Earl wants to help you scrape all the relevant metadata for your favorite web pages so you can be as cool as Facebook when displaying user-submitted link content. Earl returns details like titles, descriptions, content type, associated feeds, and OEmbed definitions if available.

Earl is based on an original source project called earl by teejayvanslyke (but never released as a gem). The revamp was done by Paul Gallagher, and master source is currently available at github.com/evendis/earl.

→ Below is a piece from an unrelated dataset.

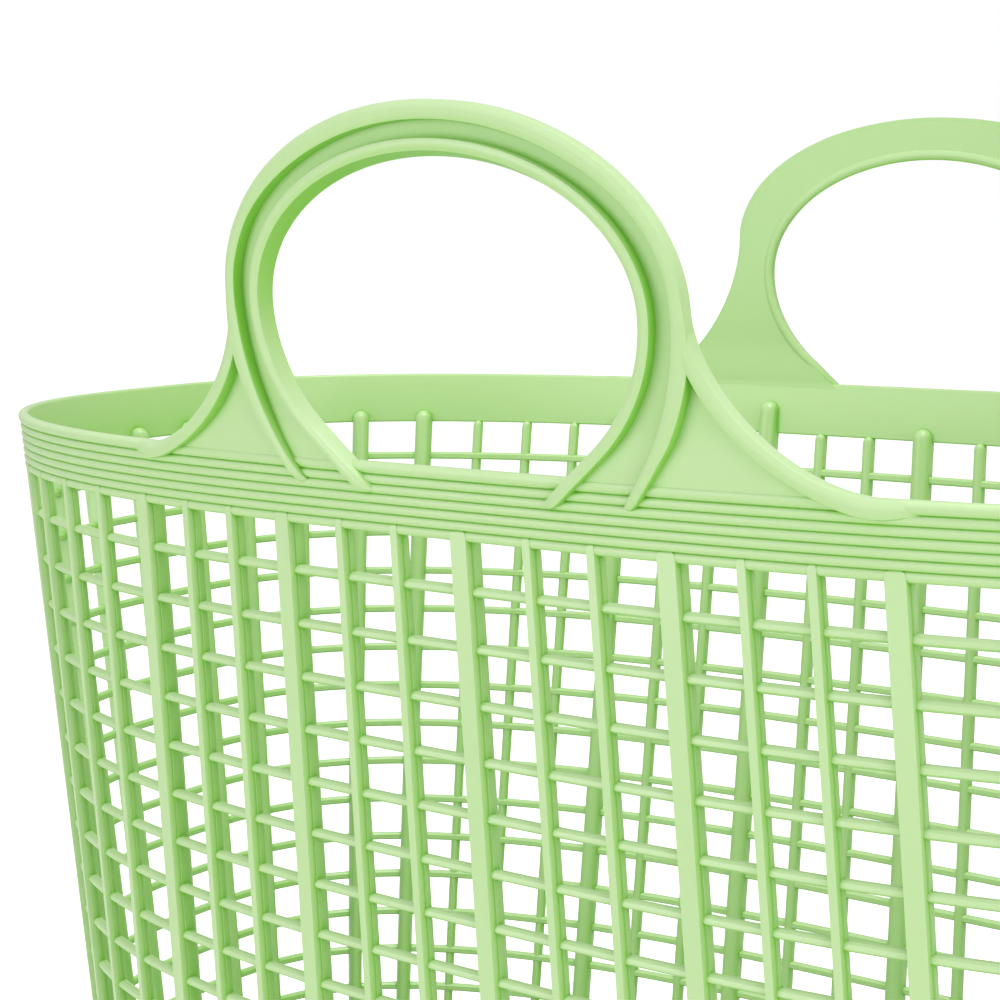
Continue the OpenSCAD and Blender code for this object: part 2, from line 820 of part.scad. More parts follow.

The Earl gem is officially named earl. Big thanks go to jeremyruppel who contributed the ownership of the earl gem name. The original earl gem had a somewhat similar purpose - it is now defunct, but still available up to version 0.3.0 via rubgems. Any earl gem with version 1.0.0 or higher is the new gem release (and is in no way backwardly compatible with earlier versions).

The Earl Cookbook

How do instantiate Earl?

Pass any url-like string to Earl:

my_earl_instance = Earl.new('https://github.com/evendis/earl')
#
# or using the []= convenience method:
my_earl_instance = Earl['https://github.com/evendis/earl']

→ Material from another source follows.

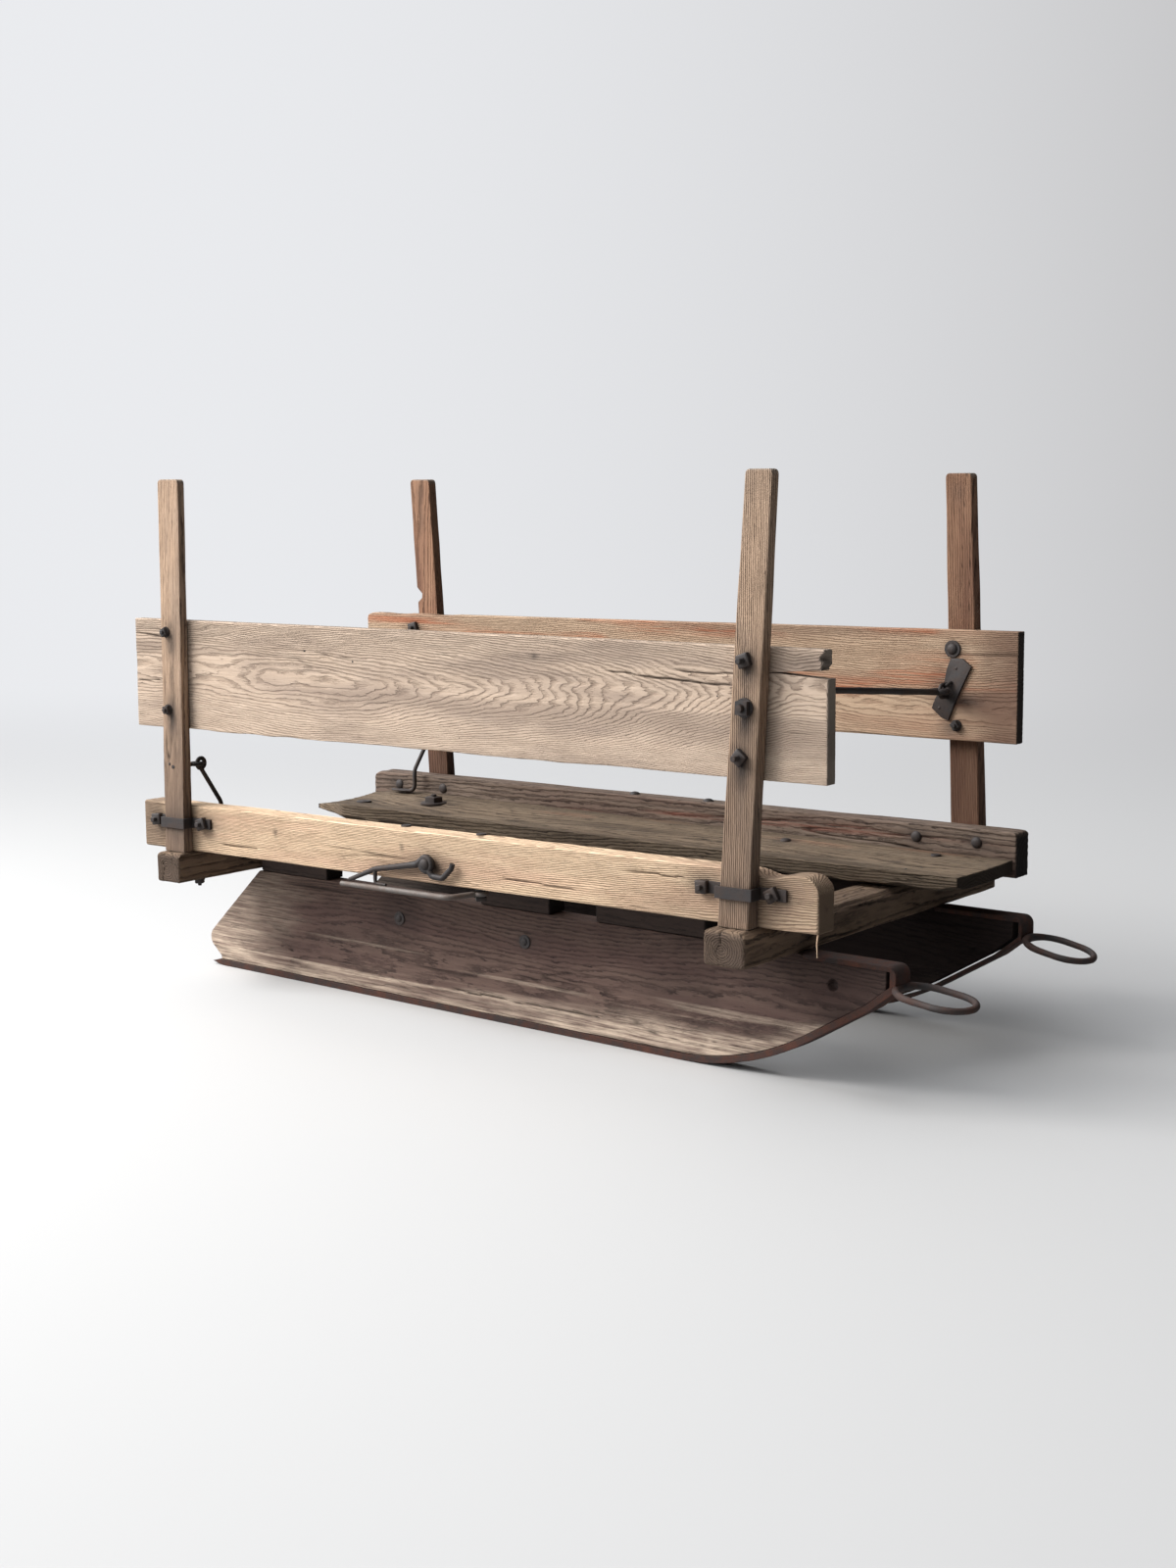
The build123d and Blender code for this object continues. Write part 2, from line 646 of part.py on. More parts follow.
# Tie rod from a nut on the near front stake to the staple on the far board
tie_x, _, near_front_thick = stake_at(stake_rows["near_front"], TIE_ROD_NEAR_Z)
plate_face_y = RACK_WIDTH - BOARD_THICK - REST_GAP
bight_y = plate_face_y - PLATE_THICK - STAPLE_REACH
rod_start = (tie_x, -near_front_thick - TIE_STUB, TIE_ROD_NEAR_Z)
rod_inner = (tie_x, BOARD_THICK + TIE_STUB, TIE_ROD_NEAR_Z)
rod_bore = rod_between(rod_start, rod_inner, TIE_ROD_R + REST_GAP)
rod_plane = Plane(origin=(tie_x, 0, 0), x_dir=(0, 1, 0), z_dir=(1, 0, 0))
rod_path = rod_plane * FilletPolyline(
    (-near_front_thick - TIE_STUB, TIE_ROD_NEAR_Z),
    (BOARD_THICK + TIE_STUB, TIE_ROD_NEAR_Z),
    (TIE_ROD_BOW_SHARE * RACK_WIDTH, TIE_ROD_BOW_Z),
    (bight_y - TIE_EYE_R, TIE_ROD_FAR_Z),
    radius=TIE_ROD_BEND_R)
tie_rod = bar_along(rod_path, TIE_ROD_R)
tie_rod += Pos(tie_x, bight_y, TIE_ROD_FAR_Z) * bar_eye(TIE_EYE_R, TIE_ROD_R)
add_node("tie_rod", tie_rod, rack_frame)
boards["near"] -= rod_bore
stakes["near_front"] -= rod_bore
nut_turn = Rot(90, 0, 0)
washer_y = -near_front_thick - REST_GAP - TIE_WASHER_THICK / 2
nut = Pos(tie_x, washer_y, TIE_ROD_NEAR_Z) * nut_turn * Cylinder(TIE_WASHER_R, TIE_WASHER_THICK)
nut_y = washer_y - TIE_WASHER_THICK / 2 - TIE_NUT_HEIGHT / 2
nut += Pos(tie_x, nut_y, TIE_ROD_NEAR_Z) * nut_turn * Box(
    TIE_NUT_WIDTH, TIE_NUT_WIDTH, TIE_NUT_HEIGHT)
nut -= rod_bore
stakes["near_front"] -= nut
add_node("tie_nut", nut, rack_frame)

# Plate and bent staple that hold the far end of the tie rod
plate = Box(PLATE_WIDTH, PLATE_THICK, PLATE_LENGTH)
plate_corners = plate.edges().filter_by(Axis.Y).group_by(Axis.Z)[-1]
plate = Rot(0, PLATE_LEAN, 0) * chamfer(plate_corners.sort_by(Axis.X)[-1], PLATE_CORNER)
plate = Pos(tie_x + PLATE_OFFSET, plate_face_y - PLATE_THICK / 2, TIE_ROD_FAR_Z + PLATE_RISE) * plate
staple_plane = Plane(origin=(tie_x, 0, 0), x_dir=(0, 1, 0), z_dir=(1, 0, 0))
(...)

How do I inspect details of the page?

earl = Earl['https://github.com/evendis/earl']
earl.title
=>  "evendis/earl · GitHub"
earl.description
=> "earl - URL metadata API for scraping titles, descriptions, images, and videos from URL's."
earl.image
=> "https://a248.e.akamai.net/assets.github.com/images/modules/header/[email protected]?1340935010"

Earl will get oembed details for a link if they are available.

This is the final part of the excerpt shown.